Priestly Office — Christ as Mediator of the New Covenant

“Christ, therefore, has become the ‘mediator between God and man’ (1 Tim. 2:5), and he is there to mediate ‘the new covenant’ (Heb. 12:24). The mediator is the ‘middle man.’ Not, however, to settle arguments, to negotiate bargains, as in the affairs of men. But he is there to mediate the New Covenant, to administer it and to enact it in His many brethren.”

Warnock, Evening and Morning, ch. 5.

Warnock describes the outworking of this mediatorial role pneumatologically:

“This administration of the New Covenant is not completed by writing it upon tables of stone, nor in writing it upon the parchments of the New Testament. It is only the New Covenant as He writes it upon the ‘fleshly tables of the heart.‘”

Warnock, Evening and Morning, ch. 5.


Christ as Last Adam — Creation of a New Generation

In Chapter 2, Warnock develops the Last Adam theology as the counterpart of the first Adam:

“in the spiritual generation of the Last Adam there has been, and there will continue to be, an ever increasing and continual unfolding of the law of the Spirit of Life in Christ Jesus.”

Warnock, Evening and Morning, ch. 2.

He formulates a contrast of the two dynasties:

“As the law of sin and death has just about reached its climax in the old generation of Adam, so the Law of the Spirit of Life hastens on to its glorious fulness in the generation of Christ.”
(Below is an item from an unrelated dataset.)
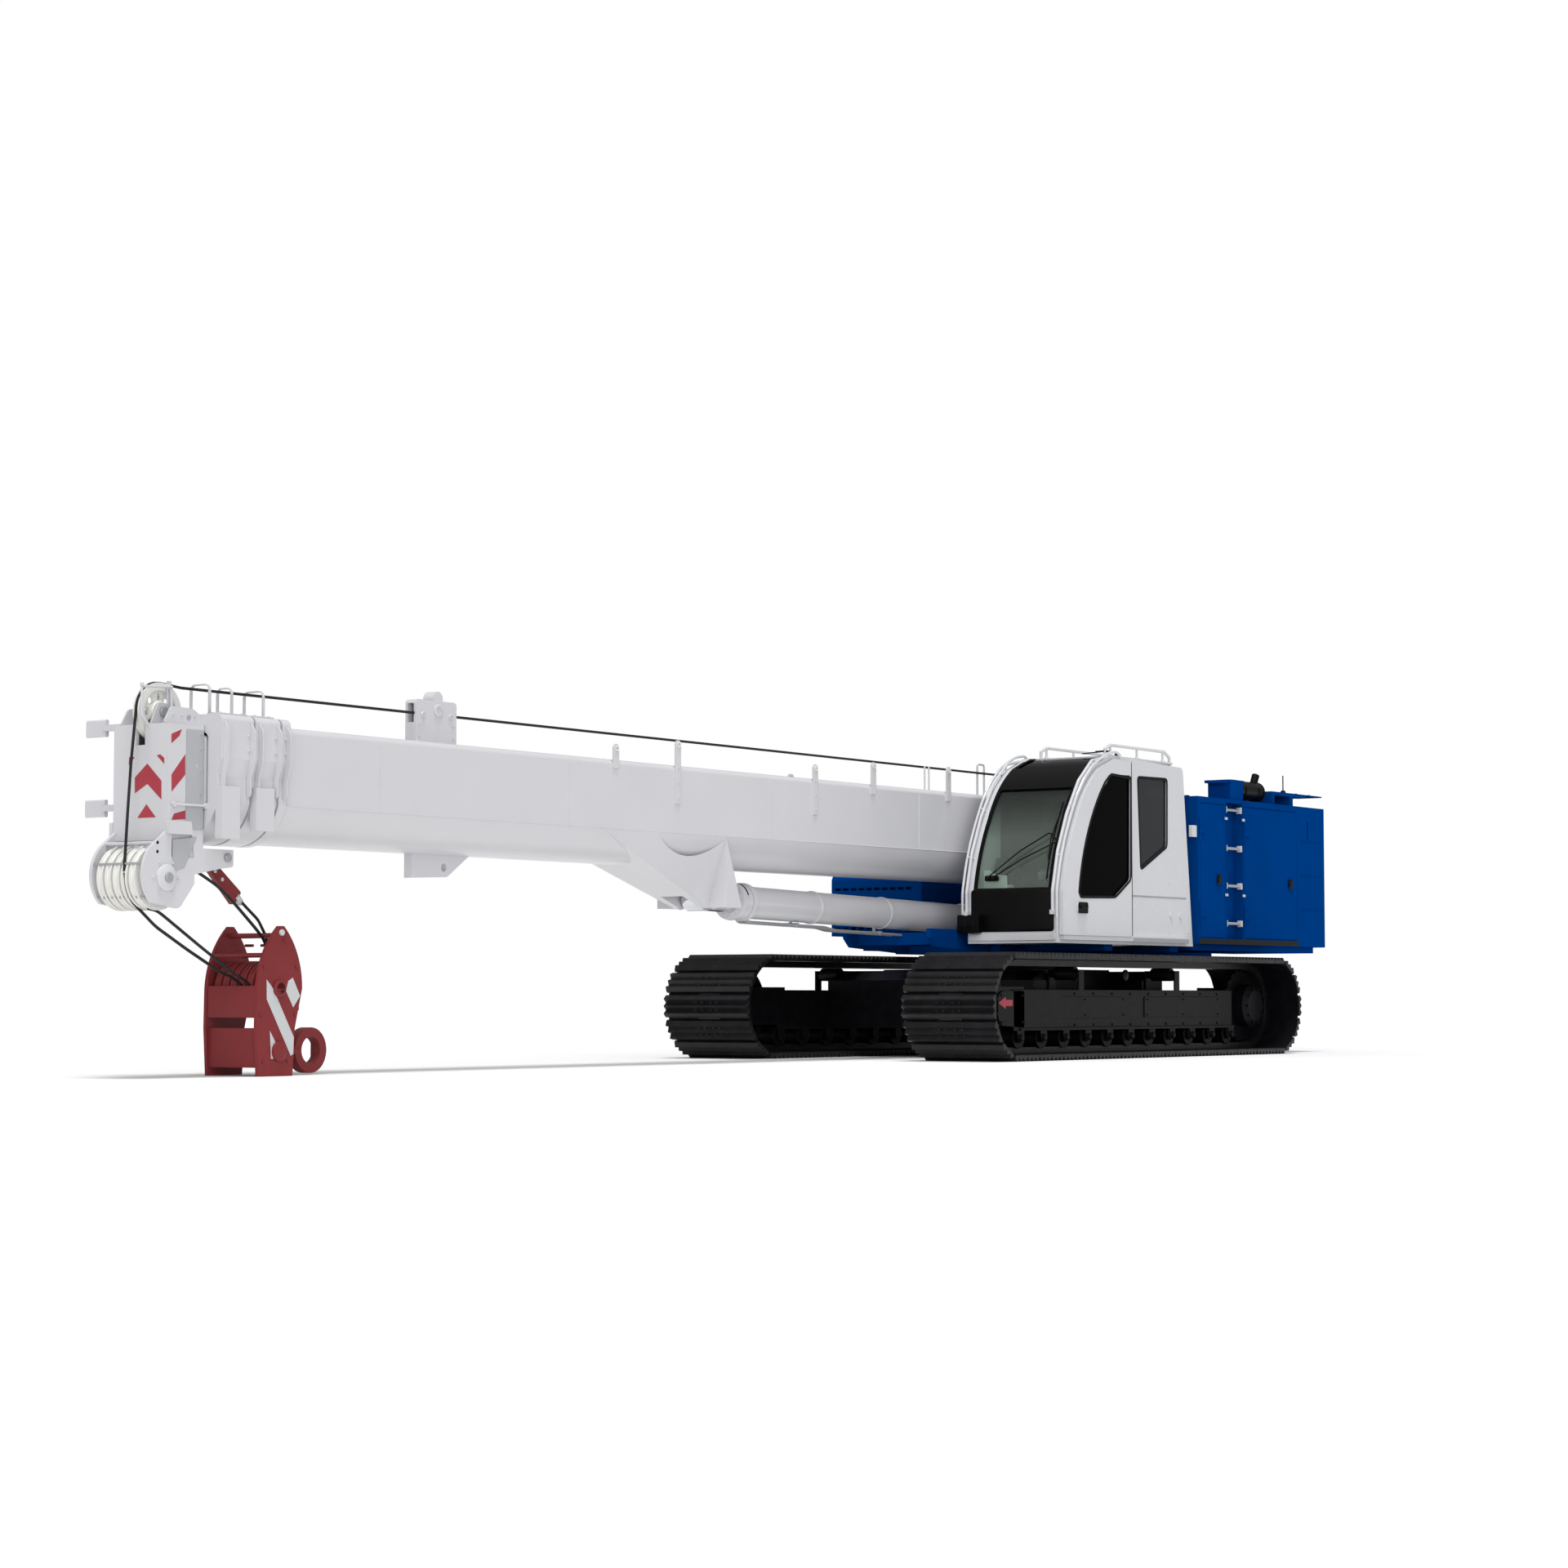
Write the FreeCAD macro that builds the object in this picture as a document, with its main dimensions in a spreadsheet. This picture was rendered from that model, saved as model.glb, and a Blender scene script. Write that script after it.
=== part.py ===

Warnock, Evening and Morning, ch. 2.

And he emphasizes the superiority of grace over sin:

“Is there not to be a ‘much more’ effectual working of the grace of God in the Last Adam, than there ever was in the disobedience of the first Adam? In other words, are we going to honor the power of Adam and Satan above the power of Christ and the Holy Spirit?”

Warnock, Evening and Morning, ch. 2.

And connects the Last Adam to his seed-bearing function:

“The Last Adam left no seed in Adam’s line to declare his generation; but he himself became the ‘corn of wheat’ that fell into the ground and died that there might come forth a harvest in his image and likeness.”

Warnock, Evening and Morning, ch. 5.